On Saturday 10 November King Edward’s Witley proudly reaffirmed its deep-rooted links with the City of London by participating in the world-famous Lord Mayor’s Show, to celebrate the appointment of Alderman Peter Estlin - Governor and former King Edward’s Witley pupil and Head Boy - as the newly elected Lord Mayor of the City of London. 28 girls and boys from King Edward’s and 4 children from its partner school Barrow Hills, accompanied by their teachers, made the 55 minute train journey from Witley Station to Waterloo and then to the City.
There they joined in the extraordinary pageantry and drama associated with the 3-mile long procession of military, marching bands, floats and carriages, all proclaiming the new Lord Mayor’s theme for his year in office: “Shaping tomorrow’s city today” and championing the digital innovation that is shaping our future, our cities and our lives. The School’s float (and did you know the word “float” in carnivals originates from when the Lord Mayor’s Procession took place on the Thames?) took 9th spot out of a total of 149 in the procession, behind the Royal Marines, Royal Navy and Sea Cadets, and was the first full-size float to process past the new Lord Mayor at Mansion House in glorious sunshine. Broadcast live on the BBC and witnessed by some 400,000 people on the day, the crowd was thrilled with the School’s ingenious float, which featured a giant paper plane measuring 8 metres by 3 metres with the strapline “Tomorrow’s leaders take off from King Edward’s Witley”.
King Edward’s was the only Surrey based business represented in the colourful parade and one of only seven schools nationwide. The Show marked the climax of an 11-month period of planning, design and construction to create the eye-catching float, which reflected the School’s commitment to providing outstanding careers guidance and preparation for life to help each child reach their full potential. Pupils who took part in the procession wore a variety of hats to demonstrate the diverse range of careers pupils at the School can follow – from surgeons to chefs, engineers to teachers, captains to bishops, athletes to astronauts to Lord Mayor - and the extensive opportunities available at King Edward’s and Barrow Hills School.
King Edward’s Head Boy, Jacob Trevor from Chobham, said “Being part of the parade was one of the most unique experiences I have ever had. Seeing such huge crowds and waving to them was a new experience for me and will remain in my mind as a fond memory for a long time. The highlight, however, had to be the look of pure joy on the Lord Mayor’s face as we walked past. That alone made waking up so early worth it!”.

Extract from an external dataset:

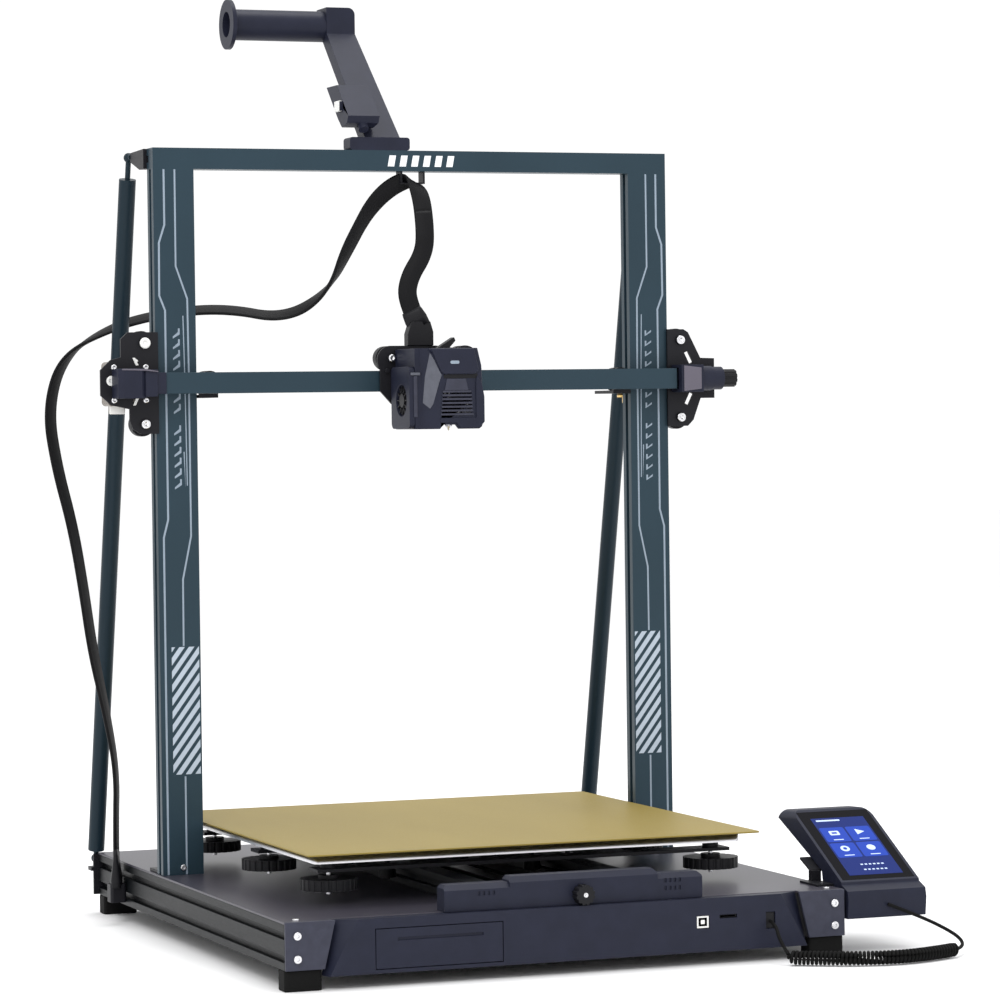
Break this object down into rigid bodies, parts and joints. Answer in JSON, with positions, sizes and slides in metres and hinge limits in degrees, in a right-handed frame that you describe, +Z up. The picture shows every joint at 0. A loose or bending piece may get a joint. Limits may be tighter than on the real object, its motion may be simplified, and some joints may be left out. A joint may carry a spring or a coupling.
{
  "type": "fdm printer",
  "caption": "Open-frame filament printer with a moving heated bed, lifting gantry, sliding print head, spool arm, rear braces, tool drawer and a corded touch screen beside the base",
  "frame": {"origin": "centre of the footprint of the whole object without its cords, on the surface its feet stand on", "axes": "+X to the machine's right seen from the front, where the touch screen is; +Y to the rear; +Z up"},
  "size_m": [0.7049, 0.7086, 0.9055],
  "materials": {
    "blue_alu": "satin anodised blue-grey",
    "dark_alu": "black anodised",
    "black_steel": "black powder coat",
    "navy_plastic": "fine textured",
    "black_plastic": "satin",
    "grey_plastic": "satin",
    "black_rubber": "matt",
    "aluminium": "brushed",
    "steel": "bright",
    "brass": "machined",
    "gold_sheet": "textured PEI on spring steel",
    "screen_glass": "polished",
    "circuit": "soldered board"
  },
  "bodies": {
    "frame": {"base_rails": "dark_alu", "deck_plate": "dark_alu", "base_tray": "black_steel", "end_plates": "navy_plastic", "frame_screws": "steel", "feet": "black_rubber", "front_fascia": "navy_plastic", "ports": "black_plastic", "belt_tensioner": "navy_plastic", "base_motors": "dark_alu", "electronics": "circuit", "bed_belt": "black_rubber", "portal_frame": "blue_alu", "frame_brackets": "black_steel", "braces": "blue_alu", "spool_holder": "navy_plastic", "filament_sensor": "navy_plastic", "screen_bracket": "black_steel", "main_cable": "black_rubber", "head_cable_upper": "black_rubber", "screen_lead": "black_rubber", "screen_coil": "black_rubber", "screen_tail": "black_rubber"},
    "bed": {"bed_carriage": "black_steel", "bed_wheels": "black_plastic", "bed_plate": "aluminium"},
    "sheet": {"print_sheet": "gold_sheet"},
    "gantry": {"x_beam": "blue_alu", "gantry_plates": "black_steel", "gantry_wheels": "black_plastic", "x_motor": "dark_alu", "motor_cover": "navy_plastic", "tension_block": "navy_plastic", "x_belt": "black_rubber", "screw_nuts": "brass"},
    "print_head": {"head_plate": "black_steel", "head_wheels": "black_plastic", "head_shroud": "navy_plastic", "blower_case": "black_plastic", "hotend": "aluminium", "cable_clamp": "black_plastic", "head_cable_lower": "black_rubber"},
    "cooling_rotor": {"blower_rotor": "black_plastic"},
    "heatsink_fan": {"head_fan": "black_plastic"},
    "gantry_pulley": {"x_pulley": "aluminium"},
    "bed_drive_pulley": {"bed_pulley": "aluminium"},
    "screw_left": {"lead_screw_left": "steel"},
    "screw_right": {"lead_screw_right": "steel"},
    "rocker": {"power_rocker": "black_plastic"},
    "drawer": {"tool_drawer": "navy_plastic"},
    "touch_screen": {"screen_case": "navy_plastic", "screen_glass": "screen_glass"},
    "knob_x": {"tension_knob_x": "black_plastic"},
    "knob_y": {"tension_knob_y": "black_plastic"},
    "level_left_front": {"knob_left_front": "black_plastic"},
    "level_left_middle": {"knob_left_middle": "black_plastic"},
    "level_left_rear": {"knob_left_rear": "black_plastic"},
    "level_right_front": {"knob_right_front": "black_plastic"},
    "level_right_middle": {"knob_right_middle": "black_plastic"},
    "level_right_rear": {"knob_right_rear": "black_plastic"}
  },
  "joints": [
    {"name": "gantry_lift", "type": "slide", "parent": "frame", "child": "gantry", "axis": [0, 0, 1], "range_m": [-0.3705, 0.129], "deforming": ["head_cable_upper"]},
    {"name": "bed_travel", "type": "slide", "parent": "frame", "child": "bed", "axis": [0, 1, 0], "range_m": [-0.182, 0.238]},
    {"name": "sheet_lift", "type": "slide", "parent": "bed", "child": "sheet", "axis": [0, 0, 1], "range_m": [0, 0.12]},
    {"name": "head_travel", "type": "slide", "parent": "gantry", "child": "print_head", "axis": [1, 0, 0], "range_m": [-0.195, 0.205], "deforming": ["head_cable_lower"]},
    {"name": "cooling_spin", "type": "hinge", "parent": "print_head", "child": "cooling_rotor", "pos_m": [-0.052, 0.0117, 0.508], "axis": [1, 0, 0], "continuous": true},
    {"name": "fan_spin", "type": "hinge", "parent": "print_head", "child": "heatsink_fan", "pos_m": [-0.01, -0.0193, 0.507], "axis": [0, 1, 0], "continuous": true},
    {"name": "gantry_pulley_turn", "type": "hinge", "parent": "gantry", "child": "gantry_pulley", "pos_m": [-0.3035, 0.0597, 0.527], "axis": [0, 1, 0], "range_deg": [-1800, 1900]},
    {"name": "bed_pulley_turn", "type": "hinge", "parent": "frame", "child": "bed_drive_pulley", "pos_m": [-0.014, 0.2727, 0.064], "axis": [1, 0, 0], "range_deg": [-2200, 1700]},
    {"name": "screw_left_turn", "type": "hinge", "parent": "frame", "child": "screw_left", "pos_m": [-0.247, 0.1052, 0.4], "axis": [0, 0, 1], "range_deg": [-16750, 5860]},
    {"name": "screw_right_turn", "type": "hinge", "parent": "frame", "child": "screw_right", "pos_m": [0.219, 0.1052, 0.4], "axis": [0, 0, 1], "range_deg": [-16750, 5860]},
    {"name": "power_switch", "type": "hinge", "parent": "frame", "child": "rocker", "pos_m": [0.176, 0.3002, 0.0385], "axis": [1, 0, 0], "range_deg": [0, 14]},
    {"name": "drawer_pull", "type": "slide", "parent": "frame", "child": "drawer", "axis": [0, -1, 0], "range_m": [0, 0.12]},
    {"name": "screen_lift", "type": "slide", "parent": "frame", "child": "touch_screen", "axis": [0, 0, 1], "range_m": [0, 0.06]},
    {"name": "x_tension", "type": "hinge", "parent": "gantry", "child": "knob_x", "pos_m": [0.304, 0.0572, 0.527], "axis": [1, 0, 0], "range_deg": [-720, 720]},
    {"name": "y_tension", "type": "hinge", "parent": "frame", "child": "knob_y", "pos_m": [-0.0035, -0.3113, 0.0697], "axis": [0, 1, 0], "range_deg": [-720, 720]},
    {"name": "level_left_front_turn", "type": "hinge", "parent": "bed", "child": "level_left_front", "pos_m": [-0.2, -0.1913, 0.079], "axis": [0, 0, 1], "range_deg": [-720, 720]},
    {"name": "level_left_middle_turn", "type": "hinge", "parent": "bed", "child": "level_left_middle", "pos_m": [-0.2, -0.0153, 0.079], "axis": [0, 0, 1], "range_deg": [-720, 720]},
    {"name": "level_left_rear_turn", "type": "hinge", "parent": "bed", "child": "level_left_rear", "pos_m": [-0.2, 0.1607, 0.079], "axis": [0, 0, 1], "range_deg": [-720, 720]},
    {"name": "level_right_front_turn", "type": "hinge", "parent": "bed", "child": "level_right_front", "pos_m": [0.172, -0.1913, 0.079], "axis": [0, 0, 1], "range_deg": [-720, 720]},
    {"name": "level_right_middle_turn", "type": "hinge", "parent": "bed", "child": "level_right_middle", "pos_m": [0.172, -0.0153, 0.079], "axis": [0, 0, 1], "range_deg": [-720, 720]},
    {"name": "level_right_rear_turn", "type": "hinge", "parent": "bed", "child": "level_right_rear", "pos_m": [0.172, 0.1607, 0.079], "axis": [0, 0, 1], "range_deg": [-720, 720]}
  ],
  "couplings": [
    {"joint": "gantry_pulley_turn", "follows": "head_travel", "rad_per_m": 157.08},
    {"joint": "bed_pulley_turn", "follows": "bed_travel", "rad_per_m": -157.08},
    {"joint": "screw_left_turn", "follows": "gantry_lift", "rad_per_m": 785.4},
    {"joint": "screw_right_turn", "follows": "gantry_lift", "rad_per_m": 785.4}
  ]
}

King Edward’s Witley enjoys a unique heritage binding it to the City of London. It was founded in 1553 by Royal Charter of King Edward VI as Bridewell Royal Hospital, housed within Bridewell Palace on the banks of the Thames and with an undertaking to house and teach a trade to the destitute children of London, providing many apprentices to the City. It later moved to Southwark and then relocated to Witley in 1867 as King Edward’s School where it is now an independent boarding and day school for some 400 girls and boys aged 11-18, many of whom come from the local Surrey area studying alongside others from all over the world who have chosen the School for its global and forward-thinking approach.
Commenting on his personal connection with the School, the new Lord Mayor of London said, “I have always been passionate about the role that education can play in shaping the future of young people and, in particular, encouraging a more inclusive society that offers equal access to an excellent education. King Edward’s Witley is a fine example of championing this belief and it was uplifting to see my former school support the Lord Mayor’s Show with such enthusiasm – and with such an eye-catching float! The School clearly demonstrated the benefits of a great education to spectators watching the world’s oldest and longest civic procession. It was fantastic to see some of tomorrow’s leaders take part.”
Following the Lord Mayor’s Show, the entire float complete with music and dry ice returned to King Edward’s Witley on Monday 12 November so all staff and pupils from both schools could enjoy the float and the giant paper plane at its centrepiece. The plane itself will be suspended from the ceiling in the School’s library as an installation where it will remain, serving as a constant reminder of King Edward’s Witley’s established links with the City of London as well as its role in guiding pupils toward a top-flight career.